Field outside of Porterville. Photo by Tim Walters.

SJV WATER: Porterville water district launches its own groundwater agency

By Lisa McEwen, SJV Water

The Porterville Irrigation District board of directors voted unanimously to launch a second version of its own groundwater sustainability agency Tuesday, May 13.

“The only logical choice we have is to form our own GSA and move forward with our own plan,” said grower Armando Leal.

This the latest in a string of steps for the district, which voted in late September to break away from Eastern Tule GSA following the state Water Resources Control Board’s decision to place the Tule subbasin on probation for lacking a groundwater plan that would bring aquifers into balance by 2040.

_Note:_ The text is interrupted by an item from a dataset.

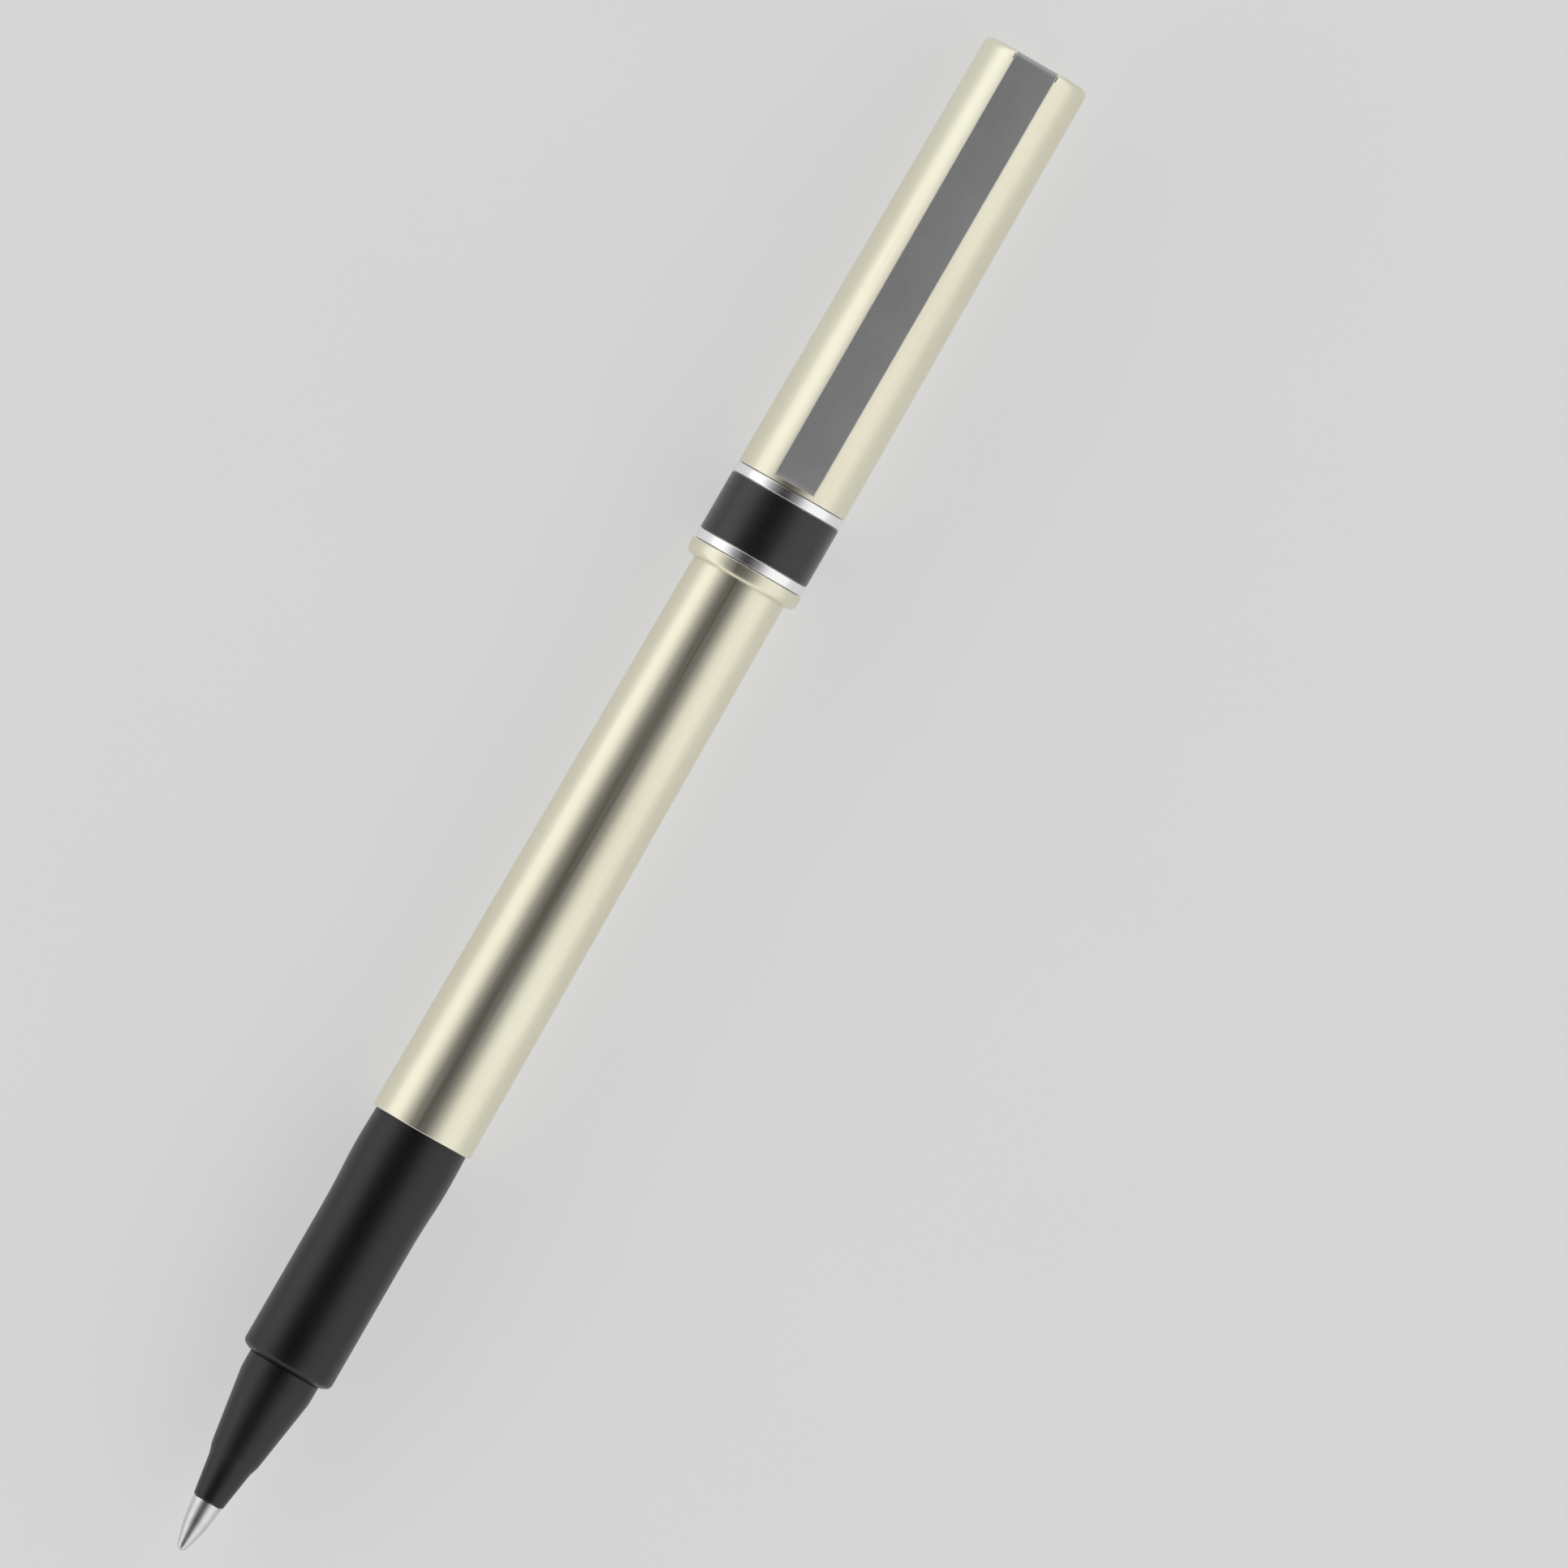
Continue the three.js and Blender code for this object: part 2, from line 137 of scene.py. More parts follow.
AXIS_HEIGHT = (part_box("mouth_ferrule")[0].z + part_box("mouth_ferrule")[1].z) / 2
PEN_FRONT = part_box("tip_ball")[0].x
PEN_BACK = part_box("cap_tube")[1].x
PEN_MIDDLE = (PEN_FRONT + PEN_BACK) / 2
CLIP_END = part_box("clip_root")[1].x
NOTCH_FRONT = CLIP_END - CLIP_THICKNESS - 0.3 * MM
TAB_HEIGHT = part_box("clip_root")[0].z + CLIP_THICKNESS / 2


# ---------------------------------------------------------------- shapes

def span(node):
    """Front, back and largest radius of a node that is turned about the pen's axis."""
    low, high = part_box(node)
    return low.x, high.x, (high.y - low.y) / 2


def curve(start, corner, end, steps):
    """Points of a smooth curve from start to end that leaves and arrives along lines to the corner."""
    shares = [step / steps for step in range(steps + 1)]
    return [(1 - t) ** 2 * start + 2 * t * (1 - t) * corner + t ** 2 * end for t in shares]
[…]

Hoping to escape the metering requirements, well registration, and pumping fees that come with probation, Porterville ID and several other districts bailed out of Eastern Tule.

Porterville ID initially agreed to partner with the City of Porterville to form a new GSA citing overlapping boundaries, the city’s proven track record on fixing domestic wells and its storage capacity at Lake Success east of town.

The city is also the irrigation district’s largest surface water customer, contracting for domestic supplies from the Friant-Kern Canal.

But that plan blew up last month, when city and district officials, and farmers, cried foul over transparency and power plays on the composition of the five-member board.

“As much as Friant Water Authority wants to say they’re God and they’re going to tell us what to do on our GSP, I am fighting that.”

Sean Geivet, Porterville Irrigation District General Manager

The new Porterville Irrigation District GSA board will be made up of the same directors who serve on the Porterville ID board. But the GSA is creating a stakeholder committee that General Manager Sean Geivet said would be made up of landowners, quieting a concern that farmers expressed at previous meetings.

Along with forming its own GSA, the board approved hiring consulting firm Luhdorff & Scalmanini to write the agency’s groundwater sustainability plan (GSP). Geivet said the goal is to submit it to Water Board staff by Oct. 1, the start of the new water year.

Because of its surface supplies brought in via the Friant-Kern Canal, the board believes Porterville ID will be shown to be “sustainable,” meaning its growers aren’t pumping more groundwater than is being recharged. It hopes that will earn it an exclusion from reporting and fees mandated under probation.

Dairyman and grower Matt Kidder questioned if the groundwater plan would be on time and address subsidence, or land sinking, and impacts to area disadvantaged communities.

Geivet shot back: “As much as Friant Water Authority wants to say they’re God and they’re going to tell us what to do on our GSP, I am fighting that. Our water budgets will prove that we are sustainable.”

Geivet, who also runs neighboring Saucelito and Terra Bella irrigation districts, was referring to a decision by the Friant Water Authority to pin the costs of subsidence damage to the Friant-Kern Canal caused by overpumping on the three districts.

A fourth water district, Tea Pot Dome, settled with Friant. That settlement agreement allows Friant access to landowner pumping data and a voice in their rules and regulations, policies that govern how groundwater is managed.

Meanwhile, Geivet’s districts have filed a string of lawsuits against Friant, claiming extortion and bullying.